Output exactly the lines from the first one down to the line containing "from FreeCAD import Vector", inclusive.

○ ○ ○ ○ ○ ○ ○

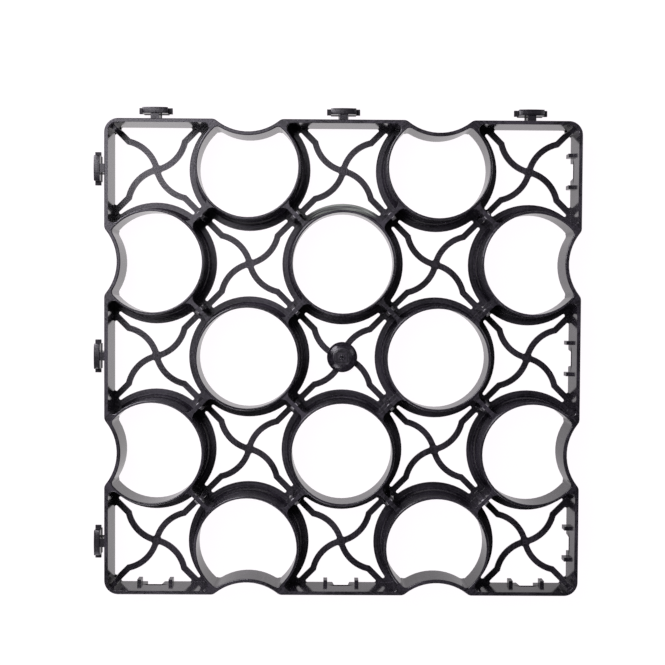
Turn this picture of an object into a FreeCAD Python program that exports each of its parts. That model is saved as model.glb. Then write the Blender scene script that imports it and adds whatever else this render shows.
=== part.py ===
import FreeCAD, Part
import math
import os

from FreeCAD import Vector

# A square plastic paver grid, moulded in one piece: twelve rings and thirteen cells with
# curved cross ribs alternate inside a straight frame. The origin is at the middle of the
# grid, on the ground. Lengths are in millimetres and +Z is up.
SIZES = {
    "pitch": 100.0,
    "side": 498.0,
    "height": 40.0,
    "wall": 4.0,
    "corner_radius": 14.5,
    "bore_radius": 52.7,
    "rim_width": 2.6,
    "rim_rise": 1.2,
    "flange_radius": 64.9,
    "floor_thickness": 6.0,
    "foot_width": 2.6,
    "foot_rise": 4.5,
    "foot_draft": 1.2,
    "notch_radius": 52.7,
    "notch_depth": 13.0,
    "shoulder_radius": 8.0,
    "bore_corner_radius": 5.0,
    "web_thickness": 4.2,
    "lobe_radius": 6.9,
    "node_recess_length": 30.0,
    "edge_foot_angle": 260.0,
    "gusset_radius": 5.5,
    "spine_reach": 4.0,
    "spine_draft": 1.7,
    "corner_spine_height": 31.0,
    "corner_spine_reach": 5.5,
    "rib_width": 6.6,
    "rib_kink": 30.0,
    "rib_bow": 6.2,
    "crossing_radius": 2.0,
    "tip_radius": 1.7,
    "button_radius": 16.3,
    "button_flat_radius": 8.6,
    "button_edge": 6.6,
    "button_height": 10.5,
    "stem_width": 8.0,
    "stem_flare": 1.0,
    "stem_height": 20.0,
    "head_width": 35.4,
    "head_crown": 24.0,
    "head_height": 20.5,
    "head_shoulder": 19.0,
    "ear_height": 8.5,
    "head_thickness": 6.6,
    "hook_clearance": 0.4,
    "guide_width": 27.0,
    "guide_height": 10.0,
    "guide_depth": 3.2,
    "slot_top": 13.7,
    "slot_mouth": 18.3,
    "slot_height": 22.0,
    "tab_width": 4.2,
    "tab_spacing": 33.6,
    "tab_reach": 4.8,
    "tab_height": 22.0,
    "tab_rise": 6.0,
}

# Which way each cross spins, seen from above: rows from +Y to -Y, columns from -X to +X.
SPINS = {
    (-2, 2): 1, (0, 2): -1, (2, 2): -1,
    (-1, 1): 1, (1, 1): -1,
    (-2, 0): 1, (0, 0): -1, (2, 0): -1,
    (-1, -1): -1, (1, -1): 1,
    (-2, -2): -1, (0, -2): 1, (2, -2): 1,
}

doc = FreeCAD.newDocument("paver_grid")
sheet = doc.addObject("Spreadsheet::Sheet", "dims")
for row, (name, value) in enumerate(SIZES.items(), start=1):
    sheet.set("A%d" % row, name)
    sheet.set("B%d" % row, repr(value))
    sheet.setAlias("B%d" % row, name)
doc.recompute()


def size(name):
    return float(sheet.get(name))


grid = doc.addObject("PartDesign::Body", "paver_grid")
grid.Label = "paver_grid"


def new_body(name):
    """A set of like pieces that is worked out apart and then joined to the grid or cut from it."""
    return doc.addObject("PartDesign::Body", name)


def combine(body, kind):
    boolean = grid.newObject("PartDesign::Boolean", body.Name + "_" + kind.lower())
    boolean.Type = kind
    boolean.Group = [body]
    boolean.Refine = False
    return boolean


def origin_part(body, role):
    return next(o for o in body.Origin.OriginFeatures if o.Role == role)


def new_sketch(body, name, plane="XY_Plane", height=None):
    sketch = body.newObject("Sketcher::SketchObject", name)
    sketch.AttachmentSupport = [(origin_part(body, plane), "")]
    sketch.MapMode = "FlatFace"
    if height:
        sketch.setExpression("AttachmentOffset.Base.z", height)
    return sketch


def extrude(body, kind, name, sketch, length=None, reverse=False, draft=None):
    feature = body.newObject("PartDesign::" + kind, name)
    feature.Profile = sketch
    feature.Refine = False
    feature.Reversed = reverse
    if length:
        feature.setExpression("Length", length)
    else:
        feature.Type = "ThroughAll"
    if draft:
        feature.setExpression("TaperAngle", draft)
    sketch.Visibility = False
    return feature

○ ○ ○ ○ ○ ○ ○

* **The result**:
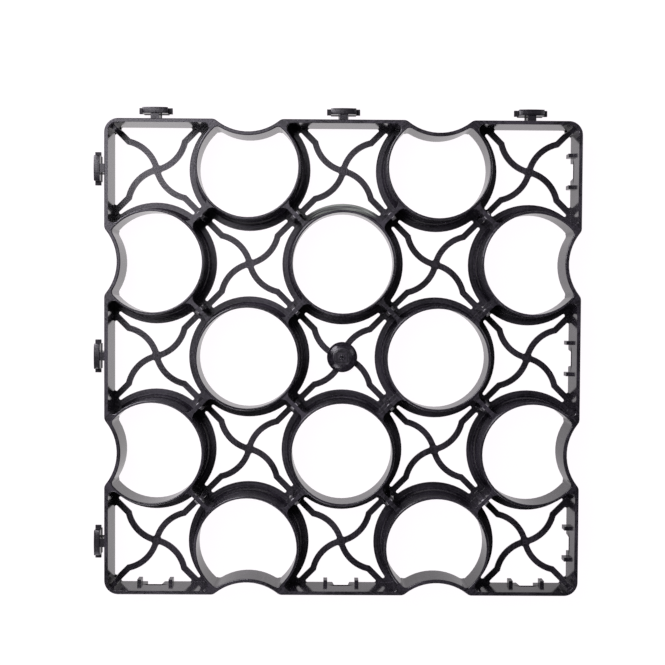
Turn this picture of an object into a FreeCAD Python program that exports each of its parts. That model is saved as model.glb. Then write the Blender scene script that imports it and adds whatever else this render shows.
=== part.py ===
import FreeCAD, Part
import math
import os

from FreeCAD import Vector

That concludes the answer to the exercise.